On the national level, Blankenship enjoys a position of influence on the board of the U.S. Chamber of Commerce, which has led the fight to kill climate legislation. He enjoys inveighing against the "greeniacs"-- including Nancy Pelosi, Harry Reid and Al Gore — who are "taking over the world." And he has even taken to tweeting about climate change: "We must demand that more coal be burned to save the Earth from global cooling."

In more unguarded moments, however, Blankenship confesses that his over-the-top rhetoric is strategic. "If it weren't for guys like me," he says, "the middle would be further to the left." He also admits that his efforts to block climate legislation are ultimately self-serving: "It would probably cut our business in half."

And I'm serious when I say that criminals like Blankenship deserve fair trials before punishment.
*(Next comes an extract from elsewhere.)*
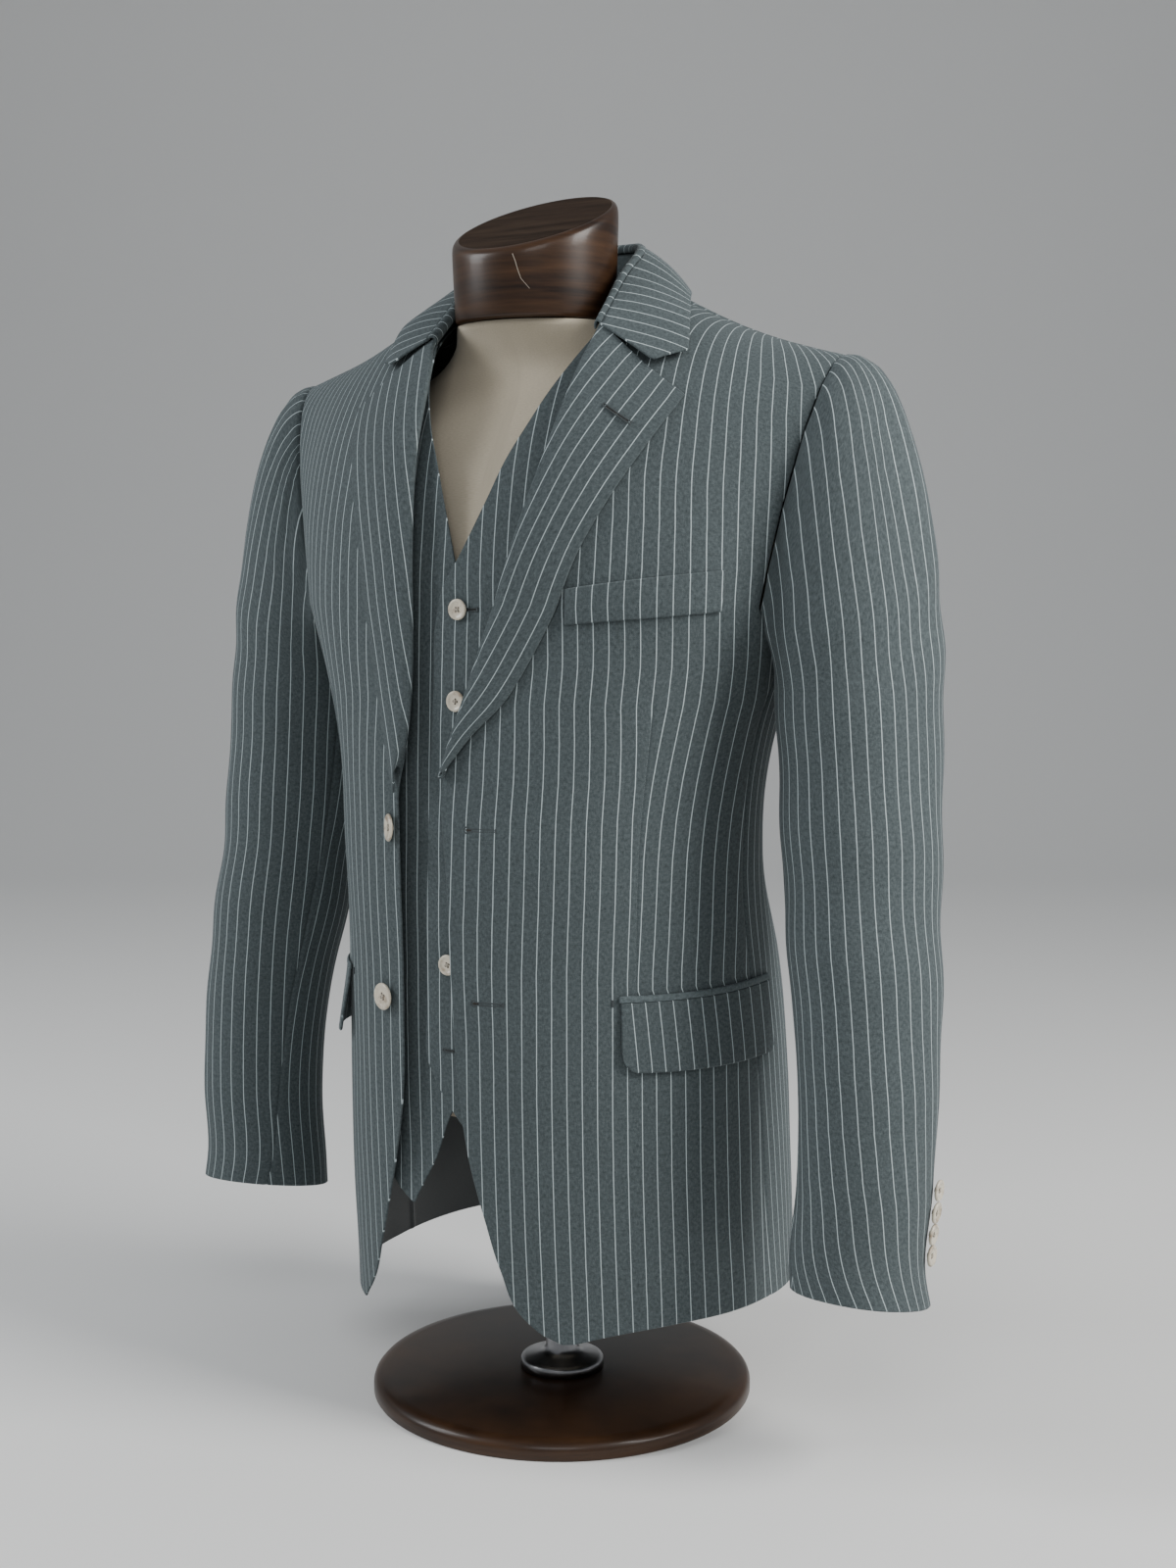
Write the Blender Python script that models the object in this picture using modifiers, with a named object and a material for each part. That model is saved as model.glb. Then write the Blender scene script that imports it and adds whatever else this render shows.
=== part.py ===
"""Pinstripe jacket and waistcoat on a limbless dress form.

Metres, +Z up. The wearer faces -Y, the wearer's left is +X. The origin is the
centre of the round base's underside.

Every panel of cloth is cut from one of two surfaces, the jacket's or the
waistcoat's. A surface takes two coordinates: s, the arc length round the body
from centre front to centre back, and h, the height up to the chest line and
from there the way up the breast or the back to the shoulder ridge.
"""

import math

import bmesh
import bpy
import numpy as np

# ---------------------------------------------------------------- sizes
CLOTH = 0.0016  # suit cloth with its fusing
THIN_CLOTH = 0.0013  # waistcoat cloth
SEAM_GAP = 0.0012  # between two panels at a seam
SLEEVE_GAP = 0.0018  # between the two pieces of a sleeve
LAY_GAP = 0.0013  # between a panel and what lies on it

CHEST_Z = 0.600  # chest line: ring sections below it, hoops over the shoulder above
RIDGE_H = 0.870  # height coordinate of the shoulder ridge
UNDERARM_DROP = 0.030
SLEEVE_OFF = 0.0018  # from the armhole seam to the sleeve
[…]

On April 9, 1944, Sunday's NY Times Magazine featured an article by Vice President Henry Wallace on the danger of American fascism, pointing out that "it pollutes public opinion, encourages intolerance and presents a challenge to our democratic way of life." There are few better examples of current American fascism than Don Blankenship. The dictionary defines fascism as "A system of government that exercises a dictatorship of the extreme right, typically through the merging of state and business leadership, together with belligerent nationalism." Thom Hartmann reminds us that "its core governing concept was that the business elite of a nation was far more qualified to run the country than were 'the people.'" With European fascism collapsing, Wallace gave Times readers this perspective:
If we define an American Fascist as one who in case of conflict puts money and power ahead of human beings, then there are undoutably several million fascists in the United States. There are probably several hundred thousand if we narrow the definition to include only those who in their search for money and power are ruthless and deceitful."

This could be inscribed on Blankenship's headstone; but it won't be.